La mise en place de cette nouvelle ligne s’accompagne d’une évolution des valeurs qui laisse de plus en plus sceptiques les deux auteurs qui ne quittent pourtant pas le navire afin de pouvoir continuer leur combat politique. L’universalisme promu par le PG n’est plus défendu par les dirigeants de LFI, même si ceux-ci continuent à s’en réclamer. Ainsi, la laïcité, pierre angulaire de la République, est mise en balance avec le concept flou d’islamophobie qui serait grandissante dans le pays. La défense du peuple des opprimés qui est à la racine du combat de la gauche est progressivement délaissée au profit d’un homo urbanus des banlieues, présenté comme le nouveau damné de la terre. Laisse-t-on la France périurbaine et les campagnes aux mains des populismes de droite et d’extrême-droite ?

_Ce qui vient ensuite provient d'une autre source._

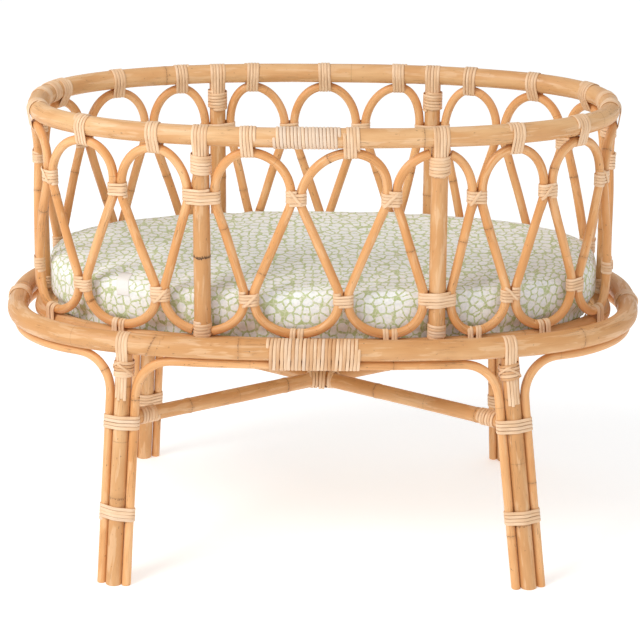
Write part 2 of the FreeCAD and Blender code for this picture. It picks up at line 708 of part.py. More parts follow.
def centre_lashing(ends):
    """Two flat loops of strip crossing over the middle of the stretchers."""
    middle = (ends["front_left"] + ends["back_right"]) * 0.5
    lean = (ends["back_right"].z - ends["front_left"].z) / (2 * ends["back_right"].y)
    loops = []
    for half_length, layer, turn in CENTRE_LOOPS:
        half_height = STRETCHER_RADIUS + layer
        loop = centred_box(half_length + STRIP_THICKNESS, half_height + STRIP_THICKNESS)
        loop = loop.cut(centred_box(half_length, half_height))
        loop.rotate(Vector(0, 0, 0), UP, turn)
        loop.rotate(Vector(0, 0, 0), Vector(1, 0, 0), math.degrees(math.atan(lean)))
        loop.translate(middle)
        loops.append(loop)
    return loops


def build_base():
    splice = BASE.distance_at_x(sum(BASE_WRAP_SPAN) / 2, -1)
    node("base_hoop", bent_ring(BASE, BASE_HEIGHT, BASE_RADIUS, splice))
    spacing = BASE_HEIGHT - ARCH_CANE_HEIGHT
    circles = [(0, BASE_RADIUS), (spacing, CANE_RADIUS)]

    def turn(distance):
        return band(BASE.at(distance, BASE_HEIGHT), UP * -1, BASE.tangent(distance), circles,
                    TURN_WIDTH, HOOP_WRAP_SLACK)

    node("base_front_wrap", *wound_span(BASE, BASE_WRAP_SPAN, turn))
    end_turns = []
    for middle in (0.0, BASE.length / 2):
        end_turns += [turn(middle + (i - (BASE_END_TURNS - 1) / 2) * STRIP_PITCH)
                      for i in range(BASE_END_TURNS)]
    node("base_end_wraps", *end_turns)


# ---- mattress ---------------------------------------------------------------------------------
def oval_block(inset, bottom, height, rounding):
    """A superellipse block with rounded edges, inset from the mattress outline."""
    curve = PlanCurve(MATTRESS_HALF_LENGTH - inset, MATTRESS_HALF_WIDTH - inset, MATTRESS_POWER)
    points = [curve.at(curve.length * i / OUTLINE_POINTS, bottom) for i in range(OUTLINE_POINTS)]
    spline = Part.BSplineCurve()
    spline.interpolate(Points=points, PeriodicFlag=True)
    block = Part.Face(Part.Wire([spline.toShape()])).extrude(Vector(0, 0, height))
    rims = [edge for edge in block.Edges if abs(edge.BoundBox.ZLength) < 0.01]
    return block.makeFillet(rounding, rims)


def build_mattress():
    outer = oval_block(0, MATTRESS_BOTTOM, MATTRESS_HEIGHT, MATTRESS_ROUNDING)
    wall = COVER_THICKNESS
    cavity = oval_block(wall, MATTRESS_BOTTOM + wall, MATTRESS_HEIGHT - 2 * wall,
                        MATTRESS_ROUNDING - wall)
    node("mattress_cover", outer.cut(cavity))
    core = wall + CLEARANCE
    node("mattress_foam", oval_block(core, MATTRESS_BOTTOM + core, MATTRESS_HEIGHT - 2 * core,
                                     MATTRESS_ROUNDING - core))
    distance = MATTRESS.distance_at_x(LABEL_X, -1)
    width, thickness, height = LABEL_SIZE
    tangent = MATTRESS.tangent(distance)
    outward = tangent.cross(UP)
    centre = MATTRESS.at(distance, LABEL_HEIGHT) + outward * LABEL_OFFSET
    label = Part.makeBox(width, thickness, height, Vector(-width / 2, -thickness, -height / 2))
    node("mattress_label", placed(label, centre, tangent, UP))


def main():
    build_rim()
    build_walls()
    build_posts()
    build_sill_and_deck()
    build_base()
    build_legs()
    build_mattress()
    os.makedirs("parts", exist_ok=True)
    for name, shape in NODES.items():
        shape.exportStep("parts/" + name + ".step")


main()
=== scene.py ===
import bpy
import math
import numpy as np
from mathutils import Matrix, Vector
from mathutils.bvhtree import BVHTree


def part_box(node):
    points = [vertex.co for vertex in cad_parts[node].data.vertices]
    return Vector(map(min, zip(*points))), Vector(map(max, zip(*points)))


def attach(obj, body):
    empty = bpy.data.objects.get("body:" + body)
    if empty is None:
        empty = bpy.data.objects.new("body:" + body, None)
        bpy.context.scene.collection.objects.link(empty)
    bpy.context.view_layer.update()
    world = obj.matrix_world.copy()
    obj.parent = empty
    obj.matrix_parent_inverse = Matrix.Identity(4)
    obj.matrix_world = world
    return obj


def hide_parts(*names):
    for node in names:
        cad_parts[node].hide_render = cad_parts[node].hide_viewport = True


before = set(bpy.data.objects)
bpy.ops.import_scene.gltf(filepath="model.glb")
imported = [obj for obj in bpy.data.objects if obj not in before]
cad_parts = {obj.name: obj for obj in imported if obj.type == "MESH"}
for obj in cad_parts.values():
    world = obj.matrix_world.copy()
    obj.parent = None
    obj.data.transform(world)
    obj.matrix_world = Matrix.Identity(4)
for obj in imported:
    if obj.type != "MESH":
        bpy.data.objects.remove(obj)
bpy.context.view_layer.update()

# Rattan cradle: every pole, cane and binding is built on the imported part's own lines.
# Paths are worked out in millimetres and written to meshes in metres.
MM = 0.001


def box_mm(node):
    low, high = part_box(node)
    return np.array(low) / MM, np.array(high) / MM


# ---- sizes shared with the part's source -----------------------------------------------------
CANE, POST, END_POST, LEG, STRETCHER = 6.0, 11.0, 8.5, 11.0, 10.0
GAP = 0.3
RIM_POWER, BASE_POWER, SILL_POWER, MATTRESS_POWER = 2.35, 2.7, 2.26, 2.32
WAIST_Z, LOWER_Z = 521.0, 385.0
TIED, SPRING = 14.0, 5.0
POST_FOOT_Z = 330.3
LEG_FOOT_Y, CORNER_BEND = 221.0, 48.0
UPPER_BAND_Z, LOWER_BAND_Z, HEAD_WRAP_Z = 221.0, 97.0, 293.0
STRETCHER_FRONT_Z, STRETCHER_BACK_Z = 223.0, 199.0
RIM_WRAP, BASE_WRAP = (-60.0, 22.0), (-68.0, 50.0)
BASE_SCARF_X = -219.0
LEGS = {"front_left": (-255.0, -273.0, -1), "front_right": (243.0, 277.0, -1),
        "back_right": (257.0, 271.0, 1), "back_left": (-250.0, -269.0, 1)}
STRIP_WIDE, STRIP_THICK, PITCH = 4.0, 1.25, 4.3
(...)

Quant à la démocratie interne, Céline Piot et Patrick Séguin consacrent de longues pages à démontrer son inexistence. La direction ne s’embarrasse pas avec ce type de procédure, tout en se justifiant de mener un combat politique tellement difficile que les militants ne pourront que suivre le « chef » et les siens. La direction de LFI manœuvre sans cesse pour que son entourage trouve un point d’ancrage électoral sans véritable implantation.

La Nupes, pour quoi faire ?
En 2022, LFI a fait un retour fracassant dans le monde de la gauche en mettant en place la Nupes avec comme partenaires le PS et EELV. Néanmoins les deux auteurs expriment leurs doutes quant à la pérennité de cette union qui a été comparée par ses promoteurs au Programme commun. Ne s’agit-il pas d’une nouvelle stratégie développée par Jean-Luc Mélenchon afin d’assurer l’hégémonie de son mouvement sur la gauche dans la foulée d’une élection présidentielle où il a talonné la candidate du RN ? Une fois de plus, les militants LFI n’ont pas été consultés. En outre, la campagne des élections législatives a été marquée par l’hyper-personnalisation de l’ex-candidat à l’élection présidentielle au détriment des partenaires. « Élisez-moi Premier ministre ! » en a été le principal slogan.

Céline Piot et Patrick Séguin terminent leur ouvrage sur une déconstruction méthodique de l’image que cherche à se donner Mélenchon depuis 2022. N’occupant plus de fonction élective (une première depuis 1983), ce dernier parfait sa stature d’intellectuel grâce à la présidence de l’institut La Boétie qui présente un programme ambitieux de formation. Néanmoins, le « chef » s’occupe en sous-main de la vie de LFI et plus largement de la Nupes et n’hésite pas à écarter de la direction de son mouvement les figures montantes qui pourraient faire de l’ombre à lui-même et ses proches. Les auteurs mettent également le doigt sur les montages financiers divers et variés mis en place afin de permettre le bon déroulement de campagnes présidentielles de plus en plus coûteuses mais qui assurent une visibilité médiatique au mouvement mélenchoniste ainsi que sa suprématie sur la gauche.

La gauche d’après…
Nonobstant le ressentiment des auteurs devant l’évolution d’un mouvement qu’ils ont contribué à développer dans leurs départements respectifs, En panne de sens est une lecture utile et très bien informée afin de comprendre de l’intérieur les fragilités des « partis personnels ». Que deviendra LFI le jour où Mélenchon quittera définitivement l’arène politique ? L’absence de procédures démocratiques internes afin de garantir la légitimité aux dirigeants qui lui succèderont ne permet pas d’appréhender avec optimisme le devenir d’une organisation qui est pourtant prédominante aujourd’hui à gauche.

Arnaud Dupin

(Article paru dans L’ours 533, amputé de sa dernière ligne et de la signature. Avec toutes nos excuses à l’auteur et à nos abonnés.)